BRIEF
Copy the first line of the material below and every later line through the line containing "return piece", without any other output.

[BEGIN SOURCE MATERIAL]

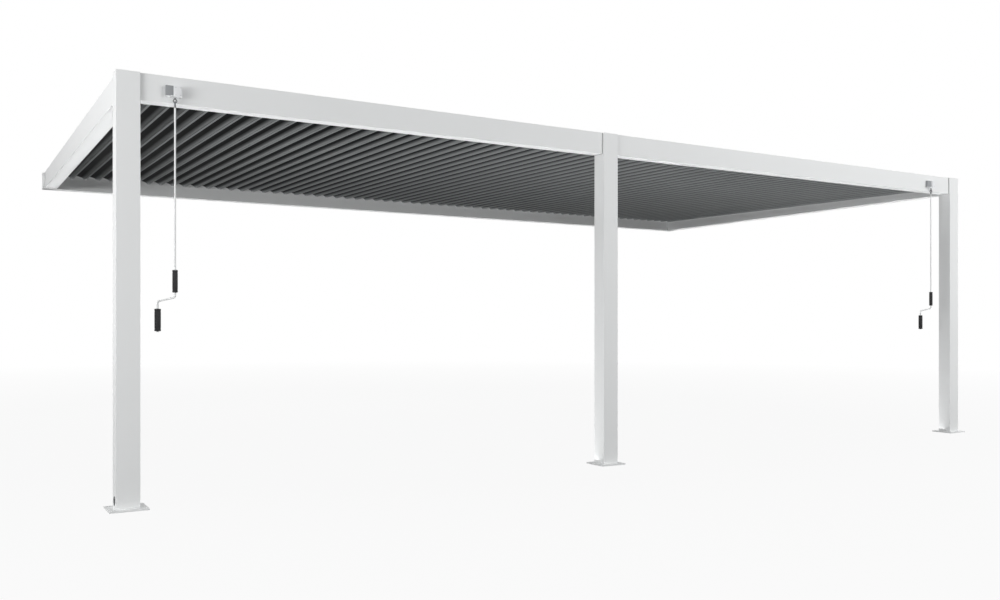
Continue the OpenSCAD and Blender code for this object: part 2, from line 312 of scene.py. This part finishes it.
def new_piece(name, shape, material, body, sharp=35.0):
    bmesh.ops.remove_doubles(shape, verts=shape.verts, dist=1e-6)
    bmesh.ops.recalc_face_normals(shape, faces=shape.faces)
    for face in shape.faces:
        face.smooth = True
    mesh = bpy.data.meshes.new(name)
    shape.to_mesh(mesh)
    shape.free()
    mesh.set_sharp_from_angle(angle=math.radians(sharp))
    mesh.materials.append(material)
    piece = bpy.data.objects.new(name, mesh)
    bpy.context.scene.collection.objects.link(piece)
    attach(piece, body)
    return piece


def lathe(shape, origin, axis, profile, segments=20, closed=False, turn=0.0):
    """Turns a profile of (radius, height) points round an axis; a closed one is a ring."""
    matrix = Matrix.Translation(origin) @ Vector(axis).to_track_quat("Z", "Y").to_matrix().to_4x4()
    rings = []
    for radius, height in profile:
        if radius < 1e-7:
            rings.append([shape.verts.new(matrix @ Vector((0.0, 0.0, height)))])
            continue
        ring = []
        for k in range(segments):
            angle = turn + 2.0 * math.pi * k / segments
            point = Vector((radius * math.cos(angle), radius * math.sin(angle), height))
            ring.append(shape.verts.new(matrix @ point))
        rings.append(ring)
    pairs = list(zip(rings, rings[1:]))
    if closed:
        pairs.append((rings[-1], rings[0]))
    for first, second in pairs:
        for k in range(segments):
            j = (k + 1) % segments
            corners = []
            for vert in (first[k % len(first)], first[j % len(first)], second[j % len(second)], second[k % len(second)]):
                if vert not in corners:
                    corners.append(vert)
            if len(corners) > 2:
                shape.faces.new(corners)


def band(shape, low, high, normal, profile):
    """Runs a closed profile of (outward, along) points round the rectangle from low to high."""
    a, b = [k for k in range(3) if k != normal]
    loops = []
    for outward, along in profile:
        loop = []
        for sa, sb in ((-1, -1), (1, -1), (1, 1), (-1, 1)):
            point = [0.0, 0.0, 0.0]
            point[a] = (low[a] if sa < 0 else high[a]) + sa * outward
            point[b] = (low[b] if sb < 0 else high[b]) + sb * outward
            point[normal] = low[normal] + along
            loop.append(shape.verts.new(point))
        loops.append(loop)
    for k in range(len(loops)):
        first, second = loops[k], loops[(k + 1) % len(loops)]
        for i in range(4):
            j = (i + 1) % 4
            shape.faces.new((first[i], first[j], second[j], second[i]))


def slab(shape, low, high, chamfer, face_axis, face_side):
    """A plate with its edges chamfered on the side that faces outwards."""
    a, b = [k for k in range(3) if k != face_axis]
    back = low[face_axis] if face_side > 0 else high[face_axis]
    front = high[face_axis] if face_side > 0 else low[face_axis]
    loops = []
    for inset, depth in ((0.0, back), (0.0, front - face_side * chamfer), (chamfer, front)):
        loop = []
        for sa, sb in ((-1, -1), (1, -1), (1, 1), (-1, 1)):
            point = [0.0, 0.0, 0.0]
            point[a] = low[a] + inset if sa < 0 else high[a] - inset
            point[b] = low[b] + inset if sb < 0 else high[b] - inset
            point[face_axis] = depth
            loop.append(shape.verts.new(point))
        loops.append(loop)
    for first, second in zip(loops, loops[1:]):
        for i in range(4):
            j = (i + 1) % 4
            shape.faces.new((first[i], first[j], second[j], second[i]))
    shape.faces.new(loops[0])
    shape.faces.new(loops[-1])


def screw(shape, origin, axis, radius, height):
    """Button-head screw with a round socket."""
    profile = ((0.0, 0.0), (radius, 0.0), (radius, 0.35 * height), (0.85 * radius, 0.8 * height),
               (0.5 * radius, height), (0.45 * radius, height), (0.42 * radius, 0.45 * height), (0.0, 0.45 * height))
    lathe(shape, origin, axis, profile, 18)


def soften(names, width):
    """Rounds the edges of CAD nodes a little with a modifier."""
    for name in names:
        bevel = nodes[name].modifiers.new("edges", "BEVEL")
        bevel.width = width
        bevel.segments = 2
        bevel.limit_method = "ANGLE"
        bevel.angle_limit = math.radians(40.0)
        bevel.use_clamp_overlap = True


# Detail pieces

def joint_gaskets(material):
    shape = bmesh.new()
    strip = 0.003
    proud = 0.0008
    profile = ((-0.001, 0.0), (proud, 0.0), (proud, strip), (-0.001, strip))
    for side in SIDES:
        low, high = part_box("front_beam_" + side)
        for start in (low.x, high.x - strip):
            band(shape, Vector((start, low.y, low.z)), Vector((start, high.y, high.z - proud)), 0, profile)
        low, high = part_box("side_beam_" + side)
        for start in (low.y, high.y - strip):
            band(shape, Vector((low.x, start, low.z)), Vector((high.x, start, high.z - proud)), 1, profile)
    new_piece("joint_gaskets", shape, material, "frame")


def foot_welds(material):
    shape = bmesh.new()
    r = 0.004
    profile = ((-0.001, 0.0), (r, 0.0), (0.75 * r, 0.35 * r), (0.35 * r, 0.75 * r), (0.0, r), (-0.001, r))
    for post in POSTS:
        low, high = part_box("post_" + post)
        band(shape, low, Vector((high.x, high.y, low.z)), 2, profile)
    new_piece("foot_welds", shape, material, "frame", 60.0)


def drain_sleeve(material):
    shape = bmesh.new()
    low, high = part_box("post_left")
    r = DRAIN_RADIUS
    origin = (low.x, (low.y + high.y) / 2, ground_z + DRAIN_Z)
    profile = ((r - 0.002, -0.028), (r - 0.0004, -0.028), (r - 0.0004, 0.0), (r + 0.004, 0.0), (r + 0.004, 0.0009),
               (r + 0.003, 0.0016), (r - 0.001, 0.0016), (r - 0.002, 0.0009))
    lathe(shape, origin, (-1.0, 0.0, 0.0), profile, 40, closed=True)
    new_piece("drain_sleeve", shape, material, "frame")


def pivot_bushes(material):
    shape = bmesh.new()
    bore, rim = PIN_RADIUS + 0.0002, 0.009
    profile = ((bore, -0.002), (bore, 0.0015), (rim - 0.0006, 0.0015), (rim, 0.001), (rim, 0.0), (bore + 0.001, -0.002))
    for y, z, way in PIVOT_RAILS:
        for k in range(PIVOTS):
            lathe(shape, (PIVOT_X + k * PIVOT_STEP, y, z), (0.0, way, 0.0), profile, 16, closed=True)
    new_piece("pivot_bushes", shape, material, "frame")


def wall_bolts(material):
    shape = bmesh.new()
    back = -CHAMBER
    washer = ((0.0065, 0.0), (0.012, 0.0), (0.012, 0.0013), (0.0115, 0.0018), (0.0065, 0.0018))
    head = ((0.0, 0.0018), (0.0105, 0.0018), (0.0105, 0.0075), (0.0090, 0.0088), (0.0, 0.0088))
    for k in range(8):
        for side in (-1.0, 1.0):
            origin = ((k - 3.5) * WALL_BOLT_STEP, back, side * WALL_BOLT_RISE)
            lathe(shape, origin, (0.0, -1.0, 0.0), washer, 24, closed=True)
            lathe(shape, origin, (0.0, -1.0, 0.0), head, 6, turn=0.3 * k)
    new_piece("wall_bolts", shape, material, "frame")


def end_cap_screws(material):
    shape = bmesh.new()
    low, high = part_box("wall_beam_end_caps")
    for x, way in ((low.x, -1.0), (high.x, 1.0)):
        for y in (-0.009, -0.041):
            for z in (-0.062, 0.062):
                screw(shape, (x, y, z), (way, 0.0, 0.0), 0.0045, 0.0024)
    new_piece("end_cap_screws", shape, material, "frame")


def cap_screws(material):
    shape = bmesh.new()
    for post in POSTS:
        low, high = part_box("post_" + post)
        for z in (-0.045, 0.045):
            for x in (low.x + 0.03, high.x - 0.03):
                screw(shape, (x, high.y, z), (0.0, 1.0, 0.0), 0.005, 0.0026)
    new_piece("post_screws", shape, material, "frame")


def gearbox_parts(side, metal, zinc_metal):
    low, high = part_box("gearbox_" + side)
    shape = bmesh.new()
    slab(shape, Vector((high.x - 0.037, low.y - 0.0012, high.z - 0.055)),
         Vector((high.x - 0.004, low.y + 0.001, high.z - 0.006)), 0.0008, 1, -1)
    for k in range(3):
        z = high.z - 0.016 - 0.012 * k
        slab(shape, Vector((high.x - 0.030, low.y - 0.0022, z - 0.0015)),
             Vector((high.x - 0.011, low.y - 0.001, z + 0.0015)), 0.0006, 1, -1)
    new_piece("gearbox_cover_" + side, shape, metal, "frame")
    shape = bmesh.new()
    for x in (high.x - 0.033, high.x - 0.008):
        for z in (high.z - 0.010, high.z - 0.051):
            screw(shape, (x, low.y - 0.0012, z), (0.0, -1.0, 0.0), 0.0024, 0.0014)
    new_piece("gearbox_screws_" + side, shape, zinc_metal, "frame")


def grip_ribs(side, level, radius, length, material):
    name = "%s_grip_%s" % (level, side)
    low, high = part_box(name)
    cx, cy = (low.x + high.x) / 2, (low.y + high.y) / 2
    margin = 0.014
    count = 16
    shape = bmesh.new()
    for k in range(count):
        angle = 2.0 * math.pi * k / count
        loops = []
        for z, rise in ((low.z + margin, 0.0), (low.z + margin + 0.003, 1.0),
                        (high.z - margin - 0.003, 1.0), (high.z - margin, 0.0)):
            loop = []
            for offset, height in ((-0.0016, -0.0004), (-0.0009, 0.0005), (0.0, 0.0008), (0.0009, 0.0005), (0.0016, -0.0004)):
                r = radius + (height if rise else -0.0004)
                a = angle + offset / radius
                loop.append(shape.verts.new((cx + r * math.cos(a), cy + r * math.sin(a), z)))
            loops.append(loop)
        for first, second in zip(loops, loops[1:]):
            for i in range(4):
                shape.faces.new((first[i], first[i + 1], second[i + 1], second[i]))
            shape.faces.new((first[4], first[0], second[0], second[4]))
    new_piece("%s_ribs_%s" % (level, side), shape, material, name, 60.0)


def lay_floor():
    mesh = bpy.data.meshes.new("floor")
    half = 60.0
    corners = [(-half, -half, ground_z), (half, -half, ground_z), (half, half, ground_z), (-half, half, ground_z)]
    mesh.from_pydata(corners, [], [(0, 1, 2, 3)])
    floor = bpy.data.objects.new("floor", mesh)
    bpy.context.scene.collection.objects.link(floor)
    material = bpy.data.materials.new("floor")
    material.use_nodes = True
    tree = material.node_tree
    matte = tree.nodes["Principled BSDF"]
    matte.inputs["Base Color"].default_value = (0.2, 0.2, 0.2, 1.0)
    matte.inputs["Roughness"].default_value = 0.9
    glow = tree.nodes.new("ShaderNodeEmission")
    glow.inputs["Strength"].default_value = 1.0
    place = tree.nodes.new("ShaderNodeTexCoord")
    reach = tree.nodes.new("ShaderNodeVectorMath")
    reach.operation = "LENGTH"
    tree.links.new(place.outputs["Object"], reach.inputs[0])
    path = tree.nodes.new("ShaderNodeLightPath")
    shares = []
    for kind, near, far, least in FLOOR_WHITE:
        fade = tree.nodes.new("ShaderNodeMapRange")
        fade.inputs["From Min"].default_value = near
        fade.inputs["From Max"].default_value = far
        fade.inputs["To Min"].default_value = least
        fade.inputs["To Max"].default_value = 1.0
        tree.links.new(reach.outputs["Value"], fade.inputs["Value"])
        part = tree.nodes.new("ShaderNodeMath")
        part.operation = "MULTIPLY"
        tree.links.new(path.outputs[kind], part.inputs[0])
        tree.links.new(fade.outputs["Result"], part.inputs[1])
        shares.append(part.outputs[0])
    share = tree.nodes.new("ShaderNodeMath")
    share.operation = "ADD"
    tree.links.new(shares[0], share.inputs[0])
    tree.links.new(shares[1], share.inputs[1])
    mix = tree.nodes.new("ShaderNodeMixShader")
    tree.links.new(share.outputs[0], mix.inputs["Fac"])
    tree.links.new(matte.outputs["BSDF"], mix.inputs[1])
    tree.links.new(glow.outputs["Emission"], mix.inputs[2])
    tree.links.new(mix.outputs["Shader"], tree.nodes["Material Output"].inputs["Surface"])
    mesh.materials.append(material)


def seen_directly(tree):
    """1 for the camera and in reflections, where the background shows white."""
    path = tree.nodes.new("ShaderNodeLightPath")
    most = path.outputs["Is Camera Ray"]
    for kind in ("Is Glossy Ray", "Is Transmission Ray"):
        either = tree.nodes.new("ShaderNodeMath")
        either.operation = "MAXIMUM"
        tree.links.new(most, either.inputs[0])
        tree.links.new(path.outputs[kind], either.inputs[1])
        most = either.outputs[0]
    return most


def light_world():
    world = bpy.data.worlds.new("studio")
    world.use_nodes = True
    bpy.context.scene.world = world
    tree = world.node_tree
    plain = tree.nodes["Background"]
    plain.inputs["Color"].default_value = (0.97, 0.985, 1.0, 1.0)
    plain.inputs["Strength"].default_value = WORLD_STRENGTH
    white = tree.nodes.new("ShaderNodeBackground")
    white.inputs["Color"].default_value = (1.0, 1.0, 1.0, 1.0)
    white.inputs["Strength"].default_value = 1.0
    mix = tree.nodes.new("ShaderNodeMixShader")
    tree.links.new(seen_directly(tree), mix.inputs["Fac"])
    tree.links.new(plain.outputs["Background"], mix.inputs[1])
    tree.links.new(white.outputs["Background"], mix.inputs[2])
    tree.links.new(mix.outputs["Shader"], tree.nodes["World Output"].inputs["Surface"])


def area_light(name, place, aim, size, power, spread):
    data = bpy.data.lights.new(name, "AREA")
    data.shape = "RECTANGLE"
    data.size, data.size_y = size
    data.energy = power
    data.spread = math.radians(spread)
    lamp = bpy.data.objects.new(name, data)
    lamp.location = place
    direction = Vector(aim) - Vector(place)
    lamp.rotation_euler = direction.to_track_quat("-Z", "Y").to_euler()
    lamp.visible_camera = False
    lamp.visible_glossy = False
    bpy.context.scene.collection.objects.link(lamp)


new_camera()
light_world()
lay_floor()
for lamp in LAMPS:
    area_light(*lamp)

white_coat = white_powder()
louver_coat = dark_powder()
cover_look = cast_look("pale_metal")
cover_look.mottle(60.0, 0.03)
pale_metal = cover_look.material
black_plastic = moulded_black()
zinc_metal = zinc()
gasket = rubber()
bush = nylon()
for name in nodes:
    if name.startswith("gearbox"):
        assign([name], gear_metal(name.split("_")[-1]))
    elif name.startswith("crank_rod"):
        assign([name], rod_coat(name.split("_")[-1]))
    elif name.startswith("louver") and "rail" not in name:
        assign([name], louver_coat)
    elif "grip" in name:
        assign([name], black_plastic)
    else:
        assign([name], white_coat)

square_edged = [name for name in nodes if name.startswith(("post_", "base_", "front_beam", "side_beam", "gearbox"))]
soften(square_edged, 0.0008)

joint_gaskets(gasket)
foot_welds(white_coat)
drain_sleeve(gasket)
pivot_bushes(bush)
wall_bolts(zinc_metal)
end_cap_screws(zinc_metal)
cap_screws(zinc_metal)
for side in SIDES:
    gearbox_parts(side, pale_metal, zinc_metal)
    grip_ribs(side, "upper", 0.0135, 0.12, black_plastic)
    grip_ribs(side, "lower", 0.016, 0.12, black_plastic)

view = bpy.context.scene.view_settings
view.view_transform = "Standard"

[END SOURCE MATERIAL]

TASK RESULT
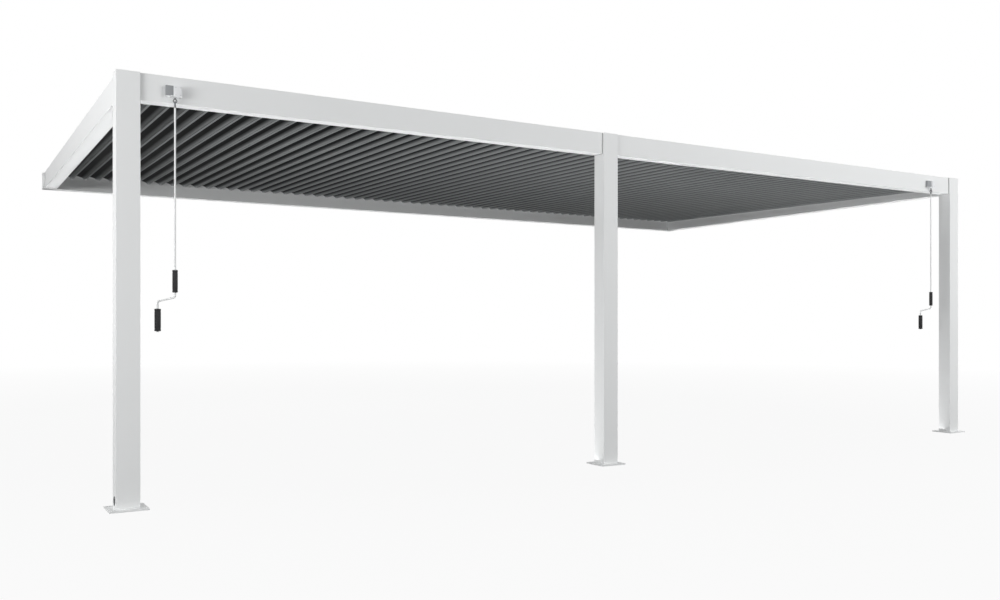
Continue the OpenSCAD and Blender code for this object: part 2, from line 312 of scene.py. This part finishes it.
def new_piece(name, shape, material, body, sharp=35.0):
    bmesh.ops.remove_doubles(shape, verts=shape.verts, dist=1e-6)
    bmesh.ops.recalc_face_normals(shape, faces=shape.faces)
    for face in shape.faces:
        face.smooth = True
    mesh = bpy.data.meshes.new(name)
    shape.to_mesh(mesh)
    shape.free()
    mesh.set_sharp_from_angle(angle=math.radians(sharp))
    mesh.materials.append(material)
    piece = bpy.data.objects.new(name, mesh)
    bpy.context.scene.collection.objects.link(piece)
    attach(piece, body)
    return piece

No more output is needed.